The new orderbook and pipeline remain strong. In the 2024 financial year, Cerillion won two major new customers that brought in combined orders of £19.2m. It is unclear how much of those orders were delivered in the period under review, but management says both contracts have the potential to expand further.

At the end of the financial year the new order book stood at £38.1m, up 21% on the previous financial year, while the back-order book remains strong at £46.9m (£37.7m of which is sales that have been contracted but not yet paid for). The total pipeline of potential orders stands at £262m.

A masterclass in expectation-setting

In FY2024, both gross and operating profit margins widened (to 80% and 42% respectively). Pre-tax profits were up 22% to £19.7m and earnings per share slightly ahead of expectations at 51.7p.

And this is where Cerillion’s management provides a lesson for other executives to learn from. Forecasts are never over-optimistic and reported numbers tend to come in ahead of expectations. It was as recently as late October that the company told the market that the order book was stronger than expected, prompting brokers to forecast 49.4p EPS for 2024 and 52.8p for next year.

Any red flags?

Based on almost all standard measures of quality, there is a lot to like in these numbers. Return on capital employed remains at an impressive 36%, compared to a five-year average of 23%.

Cash conversion is slightly below what I would like to see, but operating cash inflows rose 15% to £11.2m, equivalent to 60% of operating profits. Capital expenditures remain low at £1.5m, but still higher than depreciation. Free cash flow conversion was 63% and the company’s total cash position rose to £29.8m at the end of the year.

But there are two items in the financial statements that worry me a little.

The first is the amount of time it takes for the company to book revenue to customers it has billed.

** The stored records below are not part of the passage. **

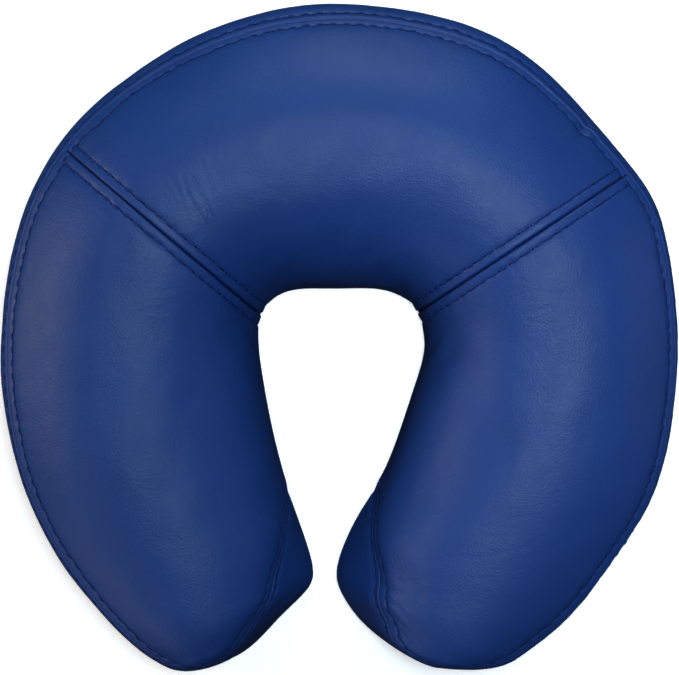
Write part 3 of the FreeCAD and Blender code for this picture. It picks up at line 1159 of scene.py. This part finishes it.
CAMERA_HEIGHT = 1400.0
PLANE_OF_SILHOUETTE = 26.0  # the cushion is widest at this height
FRAME_WIDTH = 307.5  # how much of that plane the picture takes in
FLOOR_REACH = 3.0  # in metres, like the rest of the studio
FLOOR_Z = -0.0005


def area_light(name, place, target, size, power, colour, spread=180):
    light = bpy.data.lights.new(name, "AREA")
    light.shape = "DISK"
    light.size = size
    light.energy = power
    light.color = colour
    light.spread = math.radians(spread)
    lamp = bpy.data.objects.new(name, light)
    lamp.location = place
    lamp.rotation_mode = "QUATERNION"
    lamp.rotation_quaternion = (Vector(target) - Vector(place)).to_track_quat("-Z", "Y")
    bpy.context.scene.collection.objects.link(lamp)


def light_sky(world):
    """Soft even light from above, and little from below, where a floor would be in shade."""
    tree = world.node_tree
    place = tree.nodes.new("ShaderNodeTexCoord").outputs["Generated"]
    split = tree.nodes.new("ShaderNodeSeparateXYZ")
    tree.links.new(place, split.inputs[0])
    rising = tree.nodes.new("ShaderNodeMapRange")
    for name, value in (("From Min", -0.15), ("From Max", 0.6), ("To Min", 0.016), ("To Max", 0.21)):
        rising.inputs[name].default_value = value
    tree.links.new(split.outputs["Z"], rising.inputs["Value"])
    back = tree.nodes["Background"]
    back.inputs["Color"].default_value = (1.0, 0.93, 0.86, 1)
    tree.links.new(rising.outputs["Result"], back.inputs["Strength"])


def make_floor():
    """A pale floor that glows a little, and that the leather neither reflects nor takes light from."""
    mesh = bpy.data.meshes.new("studio_floor")
    turns = ((-1, -1), (1, -1), (1, 1), (-1, 1))
    corners = [(x * FLOOR_REACH, y * FLOOR_REACH, FLOOR_Z) for x, y in turns]
    mesh.from_pydata(corners, [], [(0, 1, 2, 3)])
    mesh.materials.append(floor_material())
    floor = bpy.data.objects.new("studio_floor", mesh)
    bpy.context.scene.collection.objects.link(floor)
    floor.visible_diffuse = False
    floor.visible_glossy = False


def make_studio():
    """The floor, the lights, and a camera straight above."""
    make_floor()
    scene = bpy.context.scene
    world = bpy.data.worlds.new("studio")
    world.use_nodes = True
    light_sky(world)
    scene.world = world
    area_light("overhead", (0.12, 0.05, 1.3), (0.10, 0.03, 0), 0.3, 0.90, (0.63, 0.84, 1.0), 40)
    area_light("behind", (0.1, 1.0, 0.40), (0, 0, 0.05), 0.6, 5.7, (0.80, 1.0, 1.0))
    area_light("left", (-1.0, 0.1, 0.30), (0, 0, 0.05), 0.5, 5.4, (1.0, 0.88, 0.72))
    area_light("right", (1.0, 0.1, 0.18), (0, 0, 0.05), 0.5, 1.0, (1.0, 0.95, 0.9))
    area_light("front", (-0.75, -0.7, 0.22), (0, 0, 0.05), 0.5, 1.6, (1.0, 0.85, 0.8))
    scene.view_settings.view_transform = "Standard"
    camera = bpy.data.cameras.new("camera")
    camera.sensor_width = 36.0
    camera.lens = camera.sensor_width * (CAMERA_HEIGHT - PLANE_OF_SILHOUETTE) / FRAME_WIDTH
    camera.clip_start, camera.clip_end = 0.05, 20.0
    viewer = bpy.data.objects.new("camera", camera)
    viewer.location = (MIDDLE_X * MM, MIDDLE_Y * MM, CAMERA_HEIGHT * MM)
    scene.collection.objects.link(viewer)
    scene.camera = viewer


make_cover()
make_band_stitches()
make_seam_stitches()
make_seam_folds()
make_foam()
finish_strips()
make_studio()
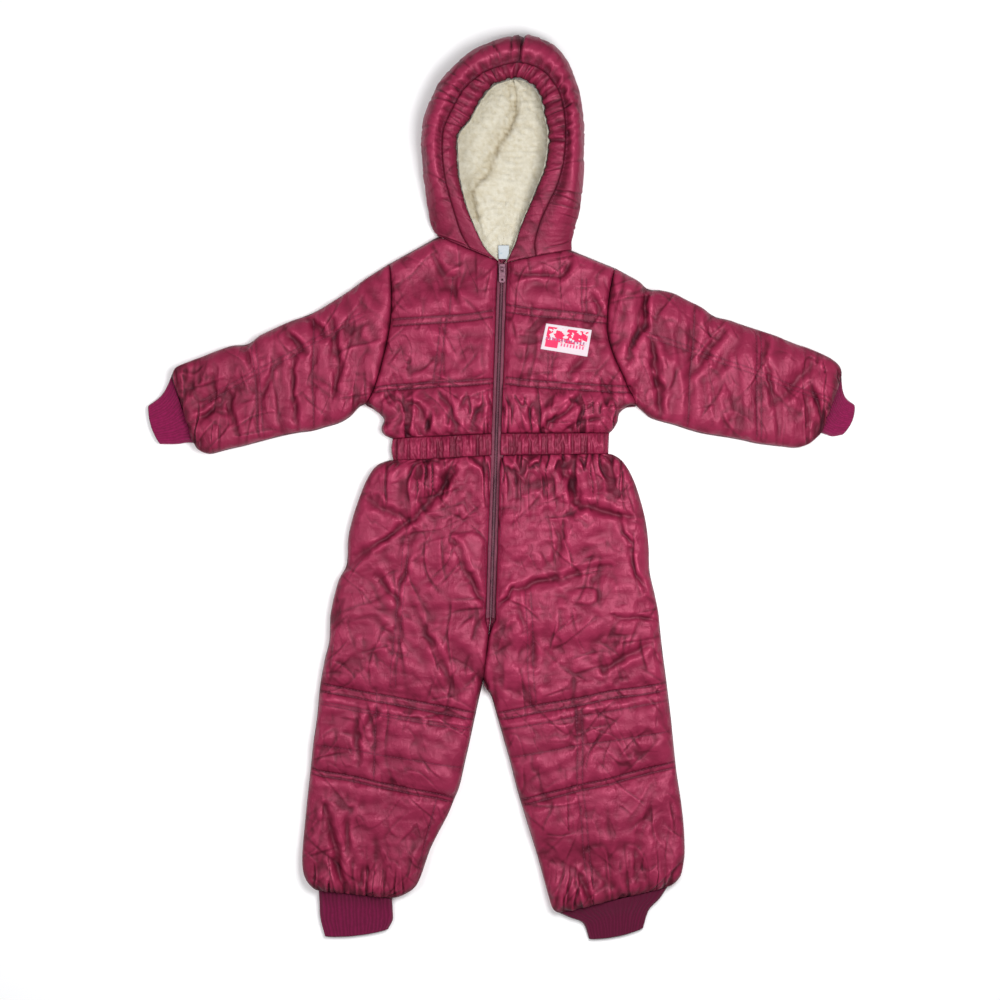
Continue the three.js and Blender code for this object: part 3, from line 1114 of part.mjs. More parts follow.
// Places round a label's point whose highest it clears.
const LABEL_REACH = [[0, 0], [3, 0], [-3, 0], [0, 3], [0, -3]];
const NECK_LABEL = [{ x: -3, y: 252 }, { x: 11, y: 252 }, { x: 11, y: 267 }, { x: -3, y: 267 }];

const garment = new THREE.Group();

function add(name, geometry, colour, roughness = 0.6, metalness = 0) {
  const mesh = new THREE.Mesh(geometry, new THREE.MeshStandardMaterial({ color: colour, roughness, metalness }));
  mesh.name = name;
  garment.add(mesh);
  return mesh;
}

const bodiceRight = frontPanel(bodicePlan(RIGHT_BODICE, RIGHT_NECK, -1), BODICE_INNER, BODICE_ROWS);
const bodiceLeft = frontPanel(bodicePlan(LEFT_BODICE, LEFT_NECK, 1), BODICE_INNER, BODICE_ROWS);
add("bodice_front_right", bodiceRight.geometry, COLOURS.shell);
add("bodice_front_left", bodiceLeft.geometry, COLOURS.shell);
add("bodice_back", backPanel(bodiceBackPlan(), [0, 2, 4, 7, 10, 12, 14], BODICE_ROWS), COLOURS.shell);
add("waistband_front_right", bandFront(-1), COLOURS.shell);
add("waistband_front_left", bandFront(1), COLOURS.shell);
add("waistband_back", bandBack(), COLOURS.shell);
for (const [name, table, side] of [["right", RIGHT_LEG, -1], ["left", LEFT_LEG, 1]]) {
  const front = frontPanel(legPlan(table, side, LEG_COLUMNS, false), LEG_INNER, spread(table.length, 3));
  add(`trouser_front_${name}`, front.geometry, COLOURS.shell);
  add(`trouser_back_${name}`, backPanel(legPlan(table, side, BACK_COLUMNS, true), BACK_INNER, spread(table.length, 3)), COLOURS.shell);
}
add("sleeve_right", sleeveTube(halved(RIGHT_SLEEVE), RIGHT_BODICE, -1), COLOURS.shell);
add("sleeve_left", sleeveTube(halved(LEFT_SLEEVE), LEFT_BODICE, 1), COLOURS.shell);
add("cuff_wrist_right", cuffTube(RIGHT_WRIST), COLOURS.rib, 0.9);
add("cuff_wrist_left", cuffTube(LEFT_WRIST), COLOURS.rib, 0.9);
add("cuff_ankle_right", cuffTube(RIGHT_ANKLE), COLOURS.rib, 0.9);
add("cuff_ankle_left", cuffTube(LEFT_ANKLE), COLOURS.rib, 0.9);
add("hood_right", hoodShell(-1), COLOURS.shell);
add("hood_left", hoodShell(1), COLOURS.shell);
add("hood_casing", hoodCasing(), COLOURS.shell);
add("hood_lining_right", hoodLining(-1), COLOURS.pile, 1);
add("hood_lining_left", hoodLining(1), COLOURS.pile, 1);
add("zip_tape_right", zipStrip(-ZIP_WIDTH / 2 + 0.3, -2.1, TAPE.base, TAPE.top, 0.2), COLOURS.tape);
add("zip_tape_left", zipStrip(2.1, ZIP_WIDTH / 2 - 0.3, TAPE.base, TAPE.top, 0.2), COLOURS.tape);
add("zip_coil", zipStrip(-COIL.width / 2, COIL.width / 2, COIL.base, COIL.top, 1), COLOURS.tape, 0.5);
add("zip_slider", sliderGeometry(), COLOURS.metal, 0.35, 0.8);
add("zip_pull", tabGeometry(), COLOURS.metal, 0.35, 0.8).position.copy(PIVOT);
const chestHeight = (p) => Math.max(...LABEL_REACH.map(([x, y]) => facetHeight(bodiceLeft.outer, { x: p.x + x, y: p.y + y })));
add("chest_label", labelGeometry(CHEST_LABEL, 8, 5, chestHeight, 0.8), COLOURS.label);
add("neck_label", labelGeometry(NECK_LABEL, 2, 2, () => BACK_INNER_Z, 0.8), COLOURS.label);

// The origin lies under the middle of the whole garment.
const box = new THREE.Box3().setFromObject(garment);
garment.position.set(-(box.min.x + box.max.x) / 2, -(box.min.y + box.max.y) / 2, -box.min.z);

export default garment;
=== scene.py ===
import math

import bpy
import numpy as np
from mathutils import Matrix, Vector
from mathutils.bvhtree import BVHTree


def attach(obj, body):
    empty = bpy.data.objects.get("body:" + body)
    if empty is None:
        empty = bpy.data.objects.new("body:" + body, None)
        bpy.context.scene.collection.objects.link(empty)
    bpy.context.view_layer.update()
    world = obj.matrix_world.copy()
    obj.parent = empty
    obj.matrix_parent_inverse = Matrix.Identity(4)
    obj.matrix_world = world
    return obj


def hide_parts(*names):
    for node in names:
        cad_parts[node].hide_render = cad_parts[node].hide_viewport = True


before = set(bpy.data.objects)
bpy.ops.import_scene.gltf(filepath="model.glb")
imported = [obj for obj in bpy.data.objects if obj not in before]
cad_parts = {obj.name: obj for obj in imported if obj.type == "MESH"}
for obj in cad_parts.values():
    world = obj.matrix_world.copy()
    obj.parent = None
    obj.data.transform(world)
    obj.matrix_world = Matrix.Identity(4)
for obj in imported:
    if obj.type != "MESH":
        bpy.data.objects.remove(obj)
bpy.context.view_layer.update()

# All sizes below are millimetres. +Y is the hood's end, and the wearer's right is at negative X.
MM = 0.001
# The tables count from the zip's foot of the neck, and this moves them to the garment's middle.
SHIFT = np.array([-1.0512, -0.9, 0.0])
GARMENT = "garment"

# Height of the side seams, half the gap at a seam, and heights of the padding's and the waistband's crest.
SEAM_Z = 8.3
GAP = 0.15
CREST_Z = 22.0
BAND_CREST_Z = 16.2
# Distance over which the front and the back turn to the side seams.
FRONT_ROUND = 17.0
BACK_ROUND = 12.0
# Padding beside a line: the least share of its height, the share it regains, and over what distance.
AT_WAIST = (0.62, 0.38, 15)
AT_ZIP = (0.42, 0.58, 11)
AT_CUFF = (0.34, 0.66, 17)
AT_BAND_ZIP = (0.62, 0.38, 6)
# Half of the strip that the fronts leave for the zip.
ZIP_HALF = 4.7
# Spacing of the cloth's points once it is settled, and of the points of the backs.
GRID = 2.3
BACK_STEP = 3.4
# Points of the waistband and of the bodice's back, and the width that the points of the bodice divide.
BAND_ROWS, BAND_COLUMNS = 13, 100
BODICE_BACK_ROWS, SHOULDER_POINTS, NAPE_POINTS = 70, 12, 24
BODICE_WIDTH = 120
# Length of the sleeve over which its rows follow the armhole.
ARMHOLE_REACH = 34
# Share of the fold table's heights that is there before the cloth is slackened.
FOLD_SHARE = 0.75
# Spare length of the slack cloth along its rows and columns, and depth of the sleeves' first ripples.
PANEL_SPARE = (0.018, 0.014)
SLEEVE_SPARE = (0.036, 0.008)
SLEEVE_RIPPLE = 1.5
# Rounds in which the cloth settles.
ROUNDS = 240
# Stiffness of the cloth to a short and to a longer bend.
SUPPLE, STIFF, FINE, LIGHT, ROLLED = (0.3, 0.1), (0.6, 0.45), (0.2, 0.05), (0.25, 0.0), (0.3, 0.2)
# Wadding in each round: how far it pushes the cloth out, and the shares by which it draws back, first above
# and then below.
BROAD_WADDING, FINE_WADDING = (0.05, 0.022, 0.006), (0.02, 0.025, 0.006)
BAND_WADDING, HOOD_WADDING = (0.01, 0.03, 0.03), (0.03, 0.03, 0.01)
# Painted shade of even cloth, and the reach and strength at which narrow and broad dips add painted shade to
# it and crests a painted highlight.
EVEN_CLOTH = 0.3
NARROW_REACH, NARROW_SHARE = 2, 0.24
BROAD_REACH, BROAD_SHARE = 7, 0.022
# Painted shade that a stitched groove, a fine crease and a panel's rim add, and that on an edge turned down.
GROOVE_SHADE, CREASE_SHADE, RIM_SHADE, EDGE_SHADE = 0.24, 0.32, 0.3, 0.5
# Seeds of the noise, one for each kind of panel.
LEG_SEED, BODICE_SEED, SLEEVE_SEED, BACK_SEED, SLEEVE_BACK_SEED = 40, 60, 80, 31, 33

# Centre front, from the crotch up to the neck, by way of the zip's foot and the waistband: x, y.
CENTRE = [(-19, -211), (-11, -144), (-5.1, 36), (-4.5, 60), (2, 247.6)]
CROTCH, ZIP_FOOT, BAND_FOOT, BAND_TOP, NECK_FRONT = CENTRE
# Waistband: its lower and upper edge, and its outer end on the wearer's right and left.
BAND_LOW = [(-118, 29.7), BAND_FOOT, (119, 37.8)]
BAND_HIGH = [(-119, 54.5), BAND_TOP, (120, 60.5)]
BAND_ENDS = {-1: [BAND_LOW[0], (-120.5, 42), BAND_HIGH[0]], 1: [BAND_LOW[2], (119, 50), BAND_HIGH[2]]}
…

Debtor days were 54.9 this year as trade and other receivables rose 54% to £8.1m, equivalent to 18% of total revenues.

The second slight red flag for me is the amount of operating costs that are sunk into staff. Personnel costs rose 9% in the year and accounted for 57% of total operating expenses. Although checking the staffing numbers from last year's annual report reveals that only 19 of the 324 staff worked in sales and marketing, with 270 employed in support and development. 

Megan’s view:

Cerillion boasts the kind of numbers that I like to see in a stock. The market it is operating in is growing and margins suggest that the company has good pricing power. The order book and consistency of growth provides some justification for the lofty price to earnings ratio.

But the increase in debtor days does perhaps suggest that management is having to offer new contracts on less favourable terms than it has in the past. For that reason I am going to stay on the fence. AMBER.